--- begin Source excerpt ---

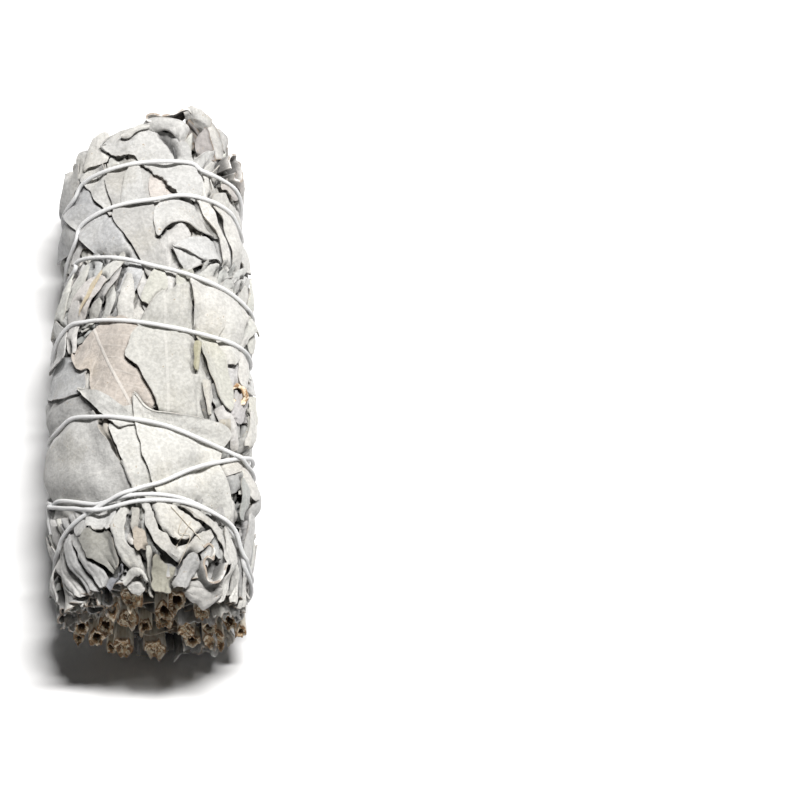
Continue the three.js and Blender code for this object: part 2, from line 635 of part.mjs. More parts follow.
// The curled leaves at the tip: a ribbon's path as [angle, y], extruded towards the middle.
const CURLS = [
  { name: 'curled_tip_leaf_01', colour: 0xd8d5d0, middle: 16, from: 0.4, depth: 5.4,
    path: [[27, 41.6], [20, 42.6], [13, 45], [5, 46], [-2, 46.6], [-3, 48.6], [5, 49.8], [15, 49.6],
      [23, 50.6], [30, 50.2], [34, 47], [32, 44], [34, 41.8]] },
  { name: 'curled_tip_leaf_02', colour: 0xcfcbc4, middle: 64, from: 0.8, depth: 4.2,
    path: [[53, 42.6], [52, 47], [55, 49.4], [59, 48], [60, 45.2], [64, 43.9], [69, 45.6], [74, 44.4],
      [76, 42.4]] },
];
const CURL_T = 0.85;

// A ribbon outline round an open path, half its thickness to each side.
function ribbonShape(points, thickness) {
  const curve = new THREE.SplineCurve(points);
  const steps = points.length * 2;
  const sides = [[], []];
  for (let k = 0; k <= steps; k++) {
    const p = curve.getPoint(k / steps);
    const t = curve.getTangent(k / steps);
    sides[0].push(new THREE.Vector2(p.x - t.y * thickness / 2, p.y + t.x * thickness / 2));
    sides[1].push(new THREE.Vector2(p.x + t.y * thickness / 2, p.y - t.x * thickness / 2));
  }
  return new THREE.Shape([...sides[0], ...sides[1].reverse()]);
}

function curlGeometry(curl) {
  const toFlat = ([a, y]) => new THREE.Vector2(rad(a - curl.middle) * halfWidth(y), y);
  const shape = ribbonShape(curl.path.map(toFlat), CURL_T);
  const geometry = new THREE.ExtrudeGeometry(shape, { depth: curl.depth, bevelEnabled: false });
  const top = skinPoint(curl.middle, 46, curl.from + 0.6);
  const out = new THREE.Vector3(Math.sin(rad(curl.middle)), 0, Math.cos(rad(curl.middle)));
  const across = new THREE.Vector3(out.z, 0, -out.x);
  const along = new THREE.Vector3(0, 1, 0);
  const frame = new THREE.Matrix4().makeBasis(across, along, out);
  geometry.applyMatrix4(frame);
  const start = top.clone().sub(out.clone().multiplyScalar(curl.depth));
  geometry.translate(start.x, 0, start.z);
  return geometry;
}

// The string: a round section carried along the route, in runs that overlap and are joined.
const STRING_SIDES = 5;
const STRING_STEP = 6.2;
const RUN_BREAKS = [-84, 180, 540, 2262, 2797];  // angles between runs that don't cross themselves
const RUN_LAP = 6;            // how far in angle two runs lap
const ROUTE_POINTS = 300;
const HUMP = 0.5;             // how far the crossing run rises over the one below it
const KNOT_R = 1.05;

function stringPoint([a, y]) {
  const floor = depthForHeight(a, y, STRING_Z);
  const free = WAIST - STRING_AIR - STRING_R;
  return skinPoint(a, y, Math.max(free, floor));
}

function stringRun(points) {
  const curve = new THREE.CatmullRomCurve3(points, false, 'centripetal');
  const circle = new THREE.Shape();
  circle.absarc(0, 0, STRING_R, 0, 2 * Math.PI, false);
  const section = new THREE.Shape(circle.getSpacedPoints(STRING_SIDES).slice(0, STRING_SIDES));
  const steps = Math.max(2, Math.round(curve.getLength() / STRING_STEP));
  return new THREE.ExtrudeGeometry(section,
    { steps, extrudePath: curve, bevelEnabled: false, curveSegments: 1 });
}

// Points close enough together that a straight step between them keeps to the round of the stick.
function denseRoute() {
  const route = new THREE.CatmullRomCurve3(ROUTE.map(([a, y]) => new THREE.Vector3(a, y, 0)),
    false, 'centripetal');
  const points = [];
  for (let k = 0; k <= ROUTE_POINTS; k++) {
    const p = route.getPoint(k / ROUTE_POINTS);
    const crossing = p.x > 330 && p.x < 385 ? HUMP * Math.sin(Math.PI * (p.x - 330) / 55) : 0;
    const point = stringPoint([p.x, p.y]);
    const a = rad(p.x);
    point.add(new THREE.Vector3(Math.sin(a), 0, Math.cos(a)).multiplyScalar(crossing));
    points.push({ angle: p.x, point });
  }
  return points;
}

function stringGeometry() {
  const points = denseRoute();
  let solid = null;
  for (let k = 0; k + 1 < RUN_BREAKS.length; k++) {
    const [from, to] = [RUN_BREAKS[k] - RUN_LAP, RUN_BREAKS[k + 1] + RUN_LAP];
    const inRun = points.filter(({ angle }) => angle >= from && angle <= to);
    const run = toSolid(stringRun(inRun.map(({ point }) => point)));
    solid = solid ? solid.add(run) : run;
  }
  const knotAt = stringPoint(ROUTE[0]);
  const knot = new THREE.IcosahedronGeometry(KNOT_R, 0);
  knot.translate(knotAt.x - 0.2, knotAt.y - 0.2, knotAt.z);
  solid = solid.add(toSolid(knot));
  for (const [dy, dz] of [[-6.5, -1.6], [5, -2.4]]) {
    const tail = [knotAt.clone(), knotAt.clone().add(new THREE.Vector3(-0.1, dy * 0.5, dz * 0.3)),
      knotAt.clone().add(new THREE.Vector3(0.2, dy, dz))];
    solid = solid.add(toSolid(stringRun(tail)));
  }
  return toGeometry(largest(solid));
}

function build() {
  const group = new THREE.Group();
  startField();
  [...RESTING_LEAVES, ...WRAP_LEAVES].forEach((spec) => {
    addMesh(group, `wrap_leaf_${spec.name}`, wrapLeaf(spec), spec.colour);
  });
  addMesh(group, 'string', stringGeometry(), 0xf2f1ee, 0.95);
  CURLS.forEach((curl) => addMesh(group, curl.name, curlGeometry(curl), curl.colour));

  const bores = STEMS.map((stem) => toSolid(stemGeometry(stem, GAP, false)));
  BUNCHES.forEach((middle, index) => {
    let solid = toSolid(bunchGeometry(index));
    TIP_BLADES.filter(([bunch]) => bunch === index).forEach((blade) => {
      solid = solid.add(toSolid(tipBlade(blade)).intersect(toSolid(tipRoom(index))));
    });
    bores.forEach((bore) => {
      solid = solid.subtract(bore);
    });
    const name = `inner_leaves_${String(index + 1).padStart(2, '0')}`;
    addMesh(group, name, toGeometry(largest(solid)), 0xb9b8b2);
  });
  STEMS.forEach((stem, index) => {
    const name = `stem_${String(index + 1).padStart(2, '0')}`;
    addMesh(group, name, stemGeometry(stem, 0, true), 0x8a7050, 0.85);
  });
  return group;
}

export default build();
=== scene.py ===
# %% [markdown]
# # A sage smudge stick
#
# A smudge stick is a fistful of leafy sage sprigs, laid side by side and bound with cotton string.
# The solids come first, as a frame that never moves. Around them this lesson builds what the eye
# sees: every leaf as its own thin blade, the cut stems with their hollow pith, and the string.

# %% Load the frame
import math

import bpy
import numpy as np
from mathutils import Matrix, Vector


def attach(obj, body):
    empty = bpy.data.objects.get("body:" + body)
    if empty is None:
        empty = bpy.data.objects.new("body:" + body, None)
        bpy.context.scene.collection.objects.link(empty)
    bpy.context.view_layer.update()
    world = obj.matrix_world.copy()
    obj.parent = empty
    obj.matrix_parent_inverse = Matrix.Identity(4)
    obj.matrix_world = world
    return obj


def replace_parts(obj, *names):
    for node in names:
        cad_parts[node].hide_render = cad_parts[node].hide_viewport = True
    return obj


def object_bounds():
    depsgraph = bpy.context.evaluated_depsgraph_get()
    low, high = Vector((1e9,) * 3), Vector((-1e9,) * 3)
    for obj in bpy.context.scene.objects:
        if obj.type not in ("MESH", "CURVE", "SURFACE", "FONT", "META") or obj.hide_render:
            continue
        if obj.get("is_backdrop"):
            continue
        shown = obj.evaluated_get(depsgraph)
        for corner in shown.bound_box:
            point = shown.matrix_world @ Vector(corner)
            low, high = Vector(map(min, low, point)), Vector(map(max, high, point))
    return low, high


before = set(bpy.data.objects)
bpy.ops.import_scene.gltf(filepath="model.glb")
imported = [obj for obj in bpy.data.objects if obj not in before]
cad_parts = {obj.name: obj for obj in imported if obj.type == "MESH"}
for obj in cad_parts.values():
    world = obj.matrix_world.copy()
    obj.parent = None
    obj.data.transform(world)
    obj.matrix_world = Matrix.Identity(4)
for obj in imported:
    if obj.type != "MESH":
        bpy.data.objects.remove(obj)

CAD_BOX = [list(corner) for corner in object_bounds()]
MM = 0.001
print("solids in the frame:", len(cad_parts))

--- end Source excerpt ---

- **Given task**
Start at the line with "addMesh(group, name, toGeometry(largest(solid)), 0xb9b8b2);" and stop after the line with "imported = [obj". Repeat exactly the lines in that range.

- **Result below**
    addMesh(group, name, toGeometry(largest(solid)), 0xb9b8b2);
  });
  STEMS.forEach((stem, index) => {
    const name = `stem_${String(index + 1).padStart(2, '0')}`;
    addMesh(group, name, stemGeometry(stem, 0, true), 0x8a7050, 0.85);
  });
  return group;
}

export default build();
=== scene.py ===
# %% [markdown]
# # A sage smudge stick
#
# A smudge stick is a fistful of leafy sage sprigs, laid side by side and bound with cotton string.
# The solids come first, as a frame that never moves. Around them this lesson builds what the eye
# sees: every leaf as its own thin blade, the cut stems with their hollow pith, and the string.

# %% Load the frame
import math

import bpy
import numpy as np
from mathutils import Matrix, Vector


def attach(obj, body):
    empty = bpy.data.objects.get("body:" + body)
    if empty is None:
        empty = bpy.data.objects.new("body:" + body, None)
        bpy.context.scene.collection.objects.link(empty)
    bpy.context.view_layer.update()
    world = obj.matrix_world.copy()
    obj.parent = empty
    obj.matrix_parent_inverse = Matrix.Identity(4)
    obj.matrix_world = world
    return obj


def replace_parts(obj, *names):
    for node in names:
        cad_parts[node].hide_render = cad_parts[node].hide_viewport = True
    return obj


def object_bounds():
    depsgraph = bpy.context.evaluated_depsgraph_get()
    low, high = Vector((1e9,) * 3), Vector((-1e9,) * 3)
    for obj in bpy.context.scene.objects:
        if obj.type not in ("MESH", "CURVE", "SURFACE", "FONT", "META") or obj.hide_render:
            continue
        if obj.get("is_backdrop"):
            continue
        shown = obj.evaluated_get(depsgraph)
        for corner in shown.bound_box:
            point = shown.matrix_world @ Vector(corner)
            low, high = Vector(map(min, low, point)), Vector(map(max, high, point))
    return low, high


before = set(bpy.data.objects)
bpy.ops.import_scene.gltf(filepath="model.glb")
imported = [obj for obj in bpy.data.objects if obj not in before]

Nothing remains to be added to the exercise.